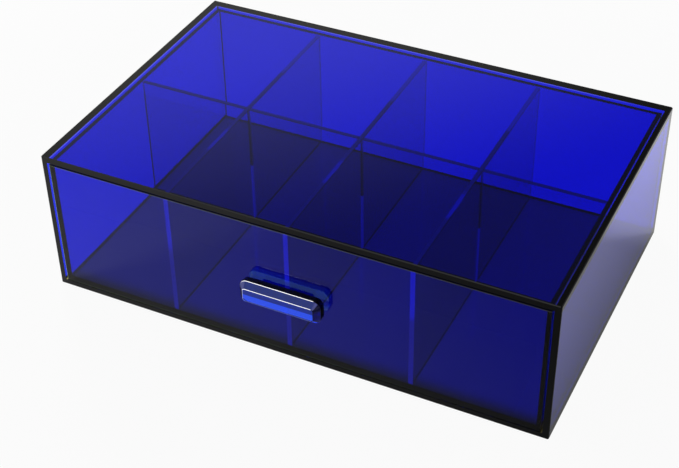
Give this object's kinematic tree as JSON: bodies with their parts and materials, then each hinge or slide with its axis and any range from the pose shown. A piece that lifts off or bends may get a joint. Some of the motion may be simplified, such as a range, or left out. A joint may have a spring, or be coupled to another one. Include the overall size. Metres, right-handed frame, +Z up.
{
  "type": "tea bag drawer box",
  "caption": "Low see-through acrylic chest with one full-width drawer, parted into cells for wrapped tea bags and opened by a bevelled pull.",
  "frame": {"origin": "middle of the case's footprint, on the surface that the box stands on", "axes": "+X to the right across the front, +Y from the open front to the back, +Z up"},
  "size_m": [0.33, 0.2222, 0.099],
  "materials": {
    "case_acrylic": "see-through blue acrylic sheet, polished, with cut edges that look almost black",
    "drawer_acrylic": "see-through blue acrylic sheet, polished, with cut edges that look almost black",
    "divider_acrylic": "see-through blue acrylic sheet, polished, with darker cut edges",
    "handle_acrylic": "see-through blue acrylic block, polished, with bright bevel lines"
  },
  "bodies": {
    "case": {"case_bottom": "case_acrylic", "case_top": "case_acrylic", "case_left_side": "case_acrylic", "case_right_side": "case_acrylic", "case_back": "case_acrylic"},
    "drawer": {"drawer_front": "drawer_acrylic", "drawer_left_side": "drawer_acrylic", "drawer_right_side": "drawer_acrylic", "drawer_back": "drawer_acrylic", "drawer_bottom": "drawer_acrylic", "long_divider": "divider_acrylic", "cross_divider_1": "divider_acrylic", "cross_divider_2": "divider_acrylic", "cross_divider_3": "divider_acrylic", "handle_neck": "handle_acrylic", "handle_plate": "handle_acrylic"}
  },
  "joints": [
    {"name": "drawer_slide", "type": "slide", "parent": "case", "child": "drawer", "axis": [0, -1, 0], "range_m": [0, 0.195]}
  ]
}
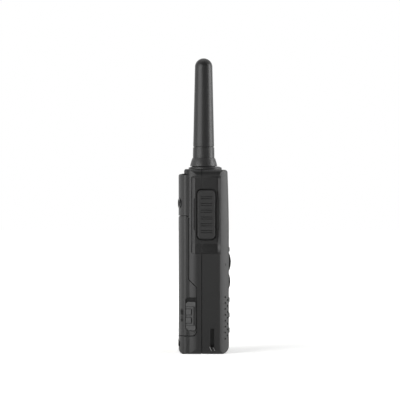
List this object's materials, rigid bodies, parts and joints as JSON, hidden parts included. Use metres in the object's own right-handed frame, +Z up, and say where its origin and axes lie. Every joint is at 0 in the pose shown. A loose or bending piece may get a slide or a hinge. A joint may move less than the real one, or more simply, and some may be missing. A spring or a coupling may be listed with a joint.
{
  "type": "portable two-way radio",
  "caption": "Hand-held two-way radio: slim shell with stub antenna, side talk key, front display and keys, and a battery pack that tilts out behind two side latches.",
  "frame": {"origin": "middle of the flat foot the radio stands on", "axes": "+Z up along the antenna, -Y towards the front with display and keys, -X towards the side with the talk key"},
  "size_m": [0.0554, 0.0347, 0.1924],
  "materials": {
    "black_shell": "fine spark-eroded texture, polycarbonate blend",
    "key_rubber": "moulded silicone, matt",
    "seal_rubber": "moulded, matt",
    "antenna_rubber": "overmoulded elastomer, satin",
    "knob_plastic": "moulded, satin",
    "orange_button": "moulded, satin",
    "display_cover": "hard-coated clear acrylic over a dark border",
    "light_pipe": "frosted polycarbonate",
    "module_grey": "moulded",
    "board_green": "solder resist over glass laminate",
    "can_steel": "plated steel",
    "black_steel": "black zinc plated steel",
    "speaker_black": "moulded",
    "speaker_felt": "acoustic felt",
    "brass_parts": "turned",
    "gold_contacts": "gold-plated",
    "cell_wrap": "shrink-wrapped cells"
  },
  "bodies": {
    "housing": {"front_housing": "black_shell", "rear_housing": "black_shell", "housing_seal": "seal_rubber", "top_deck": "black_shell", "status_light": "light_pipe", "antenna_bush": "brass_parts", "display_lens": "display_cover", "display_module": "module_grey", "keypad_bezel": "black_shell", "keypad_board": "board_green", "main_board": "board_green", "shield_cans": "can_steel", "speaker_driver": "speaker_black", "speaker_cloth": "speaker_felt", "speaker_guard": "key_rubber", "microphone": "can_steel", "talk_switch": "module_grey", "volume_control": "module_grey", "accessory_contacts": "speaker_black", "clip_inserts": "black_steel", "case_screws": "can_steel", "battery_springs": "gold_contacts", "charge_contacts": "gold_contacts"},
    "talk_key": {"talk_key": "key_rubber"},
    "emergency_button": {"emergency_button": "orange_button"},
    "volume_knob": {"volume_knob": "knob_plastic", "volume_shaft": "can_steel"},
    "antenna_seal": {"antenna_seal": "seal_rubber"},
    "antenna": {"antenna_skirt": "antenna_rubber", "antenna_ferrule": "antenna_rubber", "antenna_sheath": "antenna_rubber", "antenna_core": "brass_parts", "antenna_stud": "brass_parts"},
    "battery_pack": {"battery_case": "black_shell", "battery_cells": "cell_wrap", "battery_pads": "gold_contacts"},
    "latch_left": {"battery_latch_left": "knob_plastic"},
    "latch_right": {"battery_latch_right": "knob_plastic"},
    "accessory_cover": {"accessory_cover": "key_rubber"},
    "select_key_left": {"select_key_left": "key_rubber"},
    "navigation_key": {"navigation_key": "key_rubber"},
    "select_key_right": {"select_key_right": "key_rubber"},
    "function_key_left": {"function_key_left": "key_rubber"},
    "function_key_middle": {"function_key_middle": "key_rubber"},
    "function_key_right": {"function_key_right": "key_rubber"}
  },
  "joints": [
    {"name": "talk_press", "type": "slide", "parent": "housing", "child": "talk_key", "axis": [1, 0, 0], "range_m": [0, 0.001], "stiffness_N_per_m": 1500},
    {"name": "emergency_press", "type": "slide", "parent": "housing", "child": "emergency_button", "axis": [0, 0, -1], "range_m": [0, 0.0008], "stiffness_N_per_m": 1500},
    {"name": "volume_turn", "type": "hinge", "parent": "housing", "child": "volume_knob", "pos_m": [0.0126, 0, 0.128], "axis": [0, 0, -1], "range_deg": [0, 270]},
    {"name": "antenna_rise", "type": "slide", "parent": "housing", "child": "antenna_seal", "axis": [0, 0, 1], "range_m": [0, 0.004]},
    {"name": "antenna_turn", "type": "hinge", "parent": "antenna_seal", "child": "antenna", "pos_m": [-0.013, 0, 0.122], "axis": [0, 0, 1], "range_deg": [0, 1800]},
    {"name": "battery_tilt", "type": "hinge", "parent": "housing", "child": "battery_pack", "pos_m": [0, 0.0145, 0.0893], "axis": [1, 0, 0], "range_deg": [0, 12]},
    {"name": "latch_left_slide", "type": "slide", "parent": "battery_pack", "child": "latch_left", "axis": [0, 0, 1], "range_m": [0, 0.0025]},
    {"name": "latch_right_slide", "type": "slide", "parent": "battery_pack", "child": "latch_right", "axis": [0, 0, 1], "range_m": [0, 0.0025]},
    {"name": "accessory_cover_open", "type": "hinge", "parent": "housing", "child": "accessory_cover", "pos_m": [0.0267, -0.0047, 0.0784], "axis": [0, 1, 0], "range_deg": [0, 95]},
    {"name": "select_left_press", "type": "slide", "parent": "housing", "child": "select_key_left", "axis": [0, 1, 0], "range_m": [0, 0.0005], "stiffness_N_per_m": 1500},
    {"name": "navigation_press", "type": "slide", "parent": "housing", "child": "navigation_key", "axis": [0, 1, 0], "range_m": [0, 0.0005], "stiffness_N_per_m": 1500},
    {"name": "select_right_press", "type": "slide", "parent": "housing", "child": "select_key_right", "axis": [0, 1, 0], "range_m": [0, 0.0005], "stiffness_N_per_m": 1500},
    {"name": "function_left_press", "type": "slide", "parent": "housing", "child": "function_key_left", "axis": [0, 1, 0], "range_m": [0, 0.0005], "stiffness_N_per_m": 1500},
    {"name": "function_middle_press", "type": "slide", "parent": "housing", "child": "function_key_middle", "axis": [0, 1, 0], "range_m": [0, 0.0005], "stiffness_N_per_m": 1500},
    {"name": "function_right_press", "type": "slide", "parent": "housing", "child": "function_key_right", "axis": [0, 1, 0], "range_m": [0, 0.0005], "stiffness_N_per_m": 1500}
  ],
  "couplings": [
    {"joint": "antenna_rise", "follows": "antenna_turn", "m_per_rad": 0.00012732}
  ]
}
::::
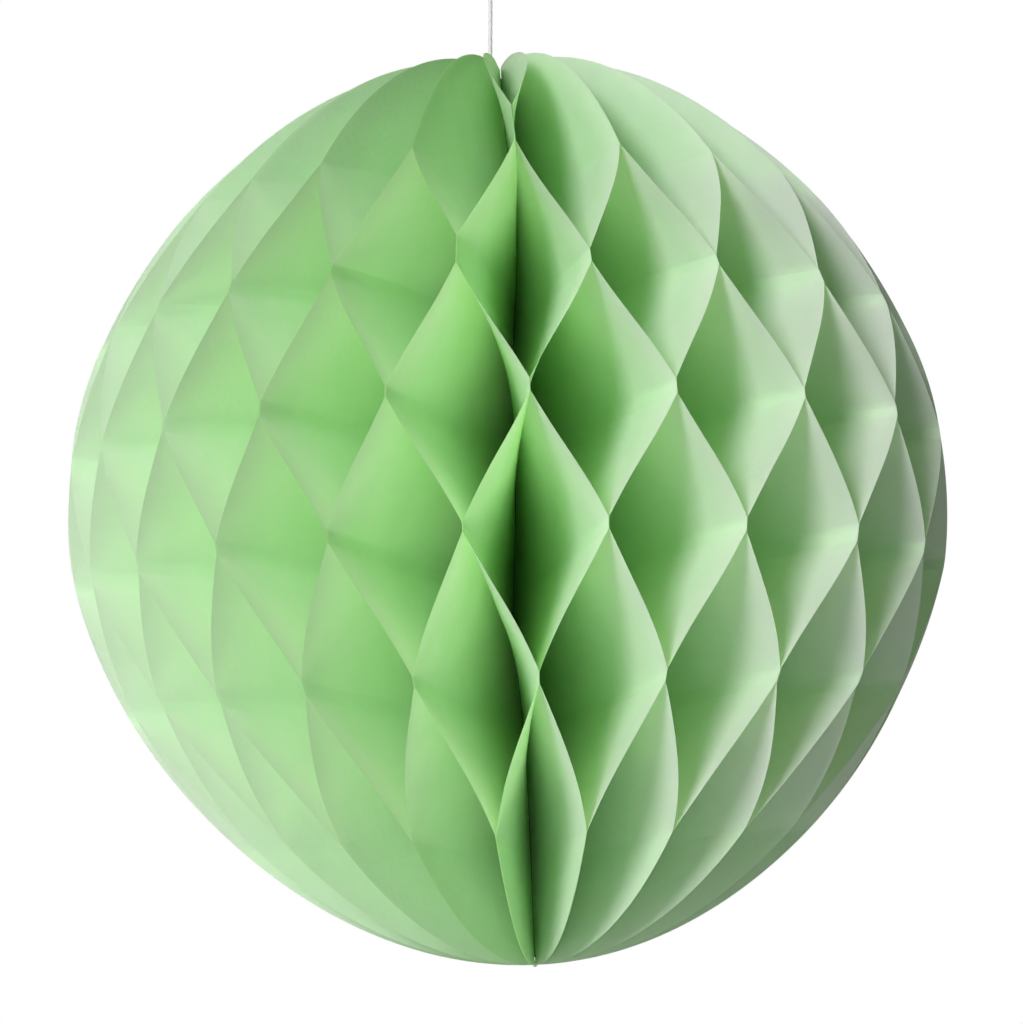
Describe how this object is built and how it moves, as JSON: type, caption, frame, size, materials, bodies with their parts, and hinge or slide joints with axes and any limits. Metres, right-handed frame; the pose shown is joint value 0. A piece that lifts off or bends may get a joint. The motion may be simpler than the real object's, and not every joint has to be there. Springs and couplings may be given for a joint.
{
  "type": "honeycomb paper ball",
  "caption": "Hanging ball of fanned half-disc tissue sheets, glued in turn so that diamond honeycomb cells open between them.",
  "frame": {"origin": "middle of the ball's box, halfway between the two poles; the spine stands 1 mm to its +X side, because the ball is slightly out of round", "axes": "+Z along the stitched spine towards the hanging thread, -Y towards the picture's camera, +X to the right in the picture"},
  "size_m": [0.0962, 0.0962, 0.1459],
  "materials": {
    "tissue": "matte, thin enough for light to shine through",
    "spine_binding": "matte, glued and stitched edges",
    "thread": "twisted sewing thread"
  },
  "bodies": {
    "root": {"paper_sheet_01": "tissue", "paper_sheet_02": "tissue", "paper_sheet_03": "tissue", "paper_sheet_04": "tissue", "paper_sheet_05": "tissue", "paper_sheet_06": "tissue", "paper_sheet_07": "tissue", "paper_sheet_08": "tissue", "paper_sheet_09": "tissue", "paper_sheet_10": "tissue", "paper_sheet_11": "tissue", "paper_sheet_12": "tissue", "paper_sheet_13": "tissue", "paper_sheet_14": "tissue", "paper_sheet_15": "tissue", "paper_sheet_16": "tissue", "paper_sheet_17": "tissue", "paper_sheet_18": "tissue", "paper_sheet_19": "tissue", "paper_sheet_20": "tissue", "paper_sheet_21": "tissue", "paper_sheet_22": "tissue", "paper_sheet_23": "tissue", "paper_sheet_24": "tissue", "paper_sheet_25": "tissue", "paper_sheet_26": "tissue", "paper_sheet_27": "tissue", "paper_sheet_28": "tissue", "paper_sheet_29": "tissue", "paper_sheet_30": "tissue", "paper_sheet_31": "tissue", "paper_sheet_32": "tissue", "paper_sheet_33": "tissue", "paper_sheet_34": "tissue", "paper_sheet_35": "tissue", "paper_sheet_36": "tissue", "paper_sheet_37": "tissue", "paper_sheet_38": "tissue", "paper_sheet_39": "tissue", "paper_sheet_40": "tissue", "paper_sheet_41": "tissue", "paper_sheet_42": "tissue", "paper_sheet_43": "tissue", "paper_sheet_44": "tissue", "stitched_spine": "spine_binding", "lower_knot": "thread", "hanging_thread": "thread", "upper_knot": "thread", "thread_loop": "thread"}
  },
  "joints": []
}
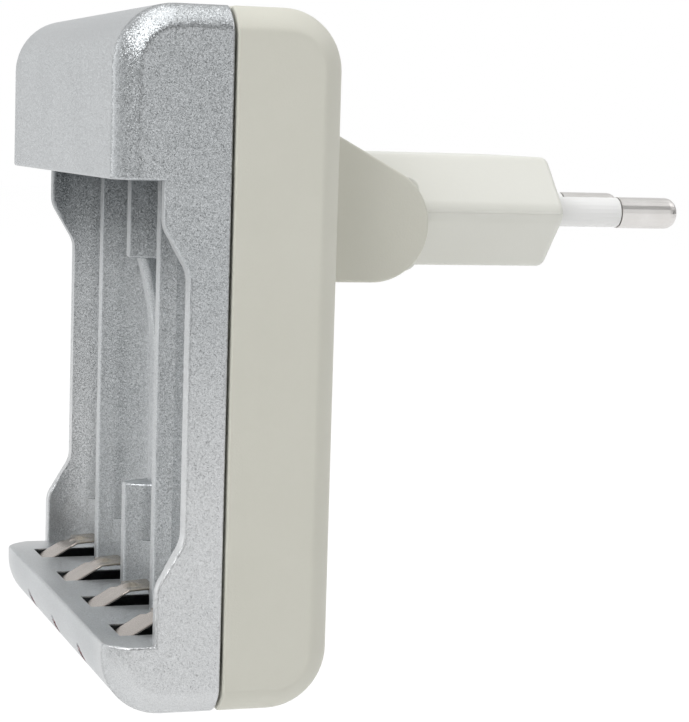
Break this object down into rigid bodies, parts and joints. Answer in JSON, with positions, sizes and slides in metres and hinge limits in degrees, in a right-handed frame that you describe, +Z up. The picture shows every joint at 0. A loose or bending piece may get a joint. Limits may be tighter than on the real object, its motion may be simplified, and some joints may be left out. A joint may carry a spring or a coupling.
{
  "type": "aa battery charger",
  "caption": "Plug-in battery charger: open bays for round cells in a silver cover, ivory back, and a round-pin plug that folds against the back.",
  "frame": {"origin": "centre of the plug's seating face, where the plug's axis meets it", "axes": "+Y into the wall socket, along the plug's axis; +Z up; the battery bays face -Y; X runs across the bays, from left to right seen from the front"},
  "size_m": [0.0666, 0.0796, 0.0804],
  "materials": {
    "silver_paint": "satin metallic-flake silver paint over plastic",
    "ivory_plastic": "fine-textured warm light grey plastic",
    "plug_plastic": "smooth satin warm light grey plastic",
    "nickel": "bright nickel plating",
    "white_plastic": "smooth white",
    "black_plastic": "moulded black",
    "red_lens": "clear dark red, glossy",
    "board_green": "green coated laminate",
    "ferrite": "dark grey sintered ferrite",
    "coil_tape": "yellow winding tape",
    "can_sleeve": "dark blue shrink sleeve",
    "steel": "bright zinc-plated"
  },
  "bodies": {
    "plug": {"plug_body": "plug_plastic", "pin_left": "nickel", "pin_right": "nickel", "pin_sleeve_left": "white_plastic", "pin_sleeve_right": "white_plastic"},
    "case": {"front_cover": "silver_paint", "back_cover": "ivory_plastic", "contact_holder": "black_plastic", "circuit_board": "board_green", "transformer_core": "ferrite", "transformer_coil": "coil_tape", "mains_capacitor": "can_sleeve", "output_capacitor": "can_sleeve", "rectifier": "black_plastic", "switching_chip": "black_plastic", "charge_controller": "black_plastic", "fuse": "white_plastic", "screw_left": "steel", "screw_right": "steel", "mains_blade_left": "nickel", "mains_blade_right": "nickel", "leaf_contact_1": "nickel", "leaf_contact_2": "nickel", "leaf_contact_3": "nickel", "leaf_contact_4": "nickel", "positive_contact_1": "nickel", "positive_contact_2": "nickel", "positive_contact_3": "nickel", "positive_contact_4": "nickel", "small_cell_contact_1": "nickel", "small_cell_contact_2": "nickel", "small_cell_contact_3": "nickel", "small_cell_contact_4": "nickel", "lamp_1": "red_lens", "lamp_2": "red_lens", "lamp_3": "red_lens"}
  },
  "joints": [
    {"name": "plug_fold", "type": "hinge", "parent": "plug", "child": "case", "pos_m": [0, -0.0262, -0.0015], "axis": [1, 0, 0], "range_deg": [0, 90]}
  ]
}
::::
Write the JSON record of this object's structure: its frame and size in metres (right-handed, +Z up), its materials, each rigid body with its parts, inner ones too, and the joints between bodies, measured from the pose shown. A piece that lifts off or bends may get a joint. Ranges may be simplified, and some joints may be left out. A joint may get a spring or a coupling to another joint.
::::
■ TASK GOAL:
Search the data for "where". Copy every matching line.

■ RESULT OF THIS EXERCISE:
List this object's materials, rigid bodies, parts and joints as JSON, hidden parts included. Use metres in the object's own right-handed frame, +Z up, and say where its origin and axes lie. Every joint is at 0 in the pose shown. A loose or bending piece may get a slide or a hinge. A joint may move less than the real one, or more simply, and some may be missing. A spring or a coupling may be listed with a joint.
  "frame": {"origin": "centre of the plug's seating face, where the plug's axis meets it", "axes": "+Y into the wall socket, along the plug's axis; +Z up; the battery bays face -Y; X runs across the bays, from left to right seen from the front"},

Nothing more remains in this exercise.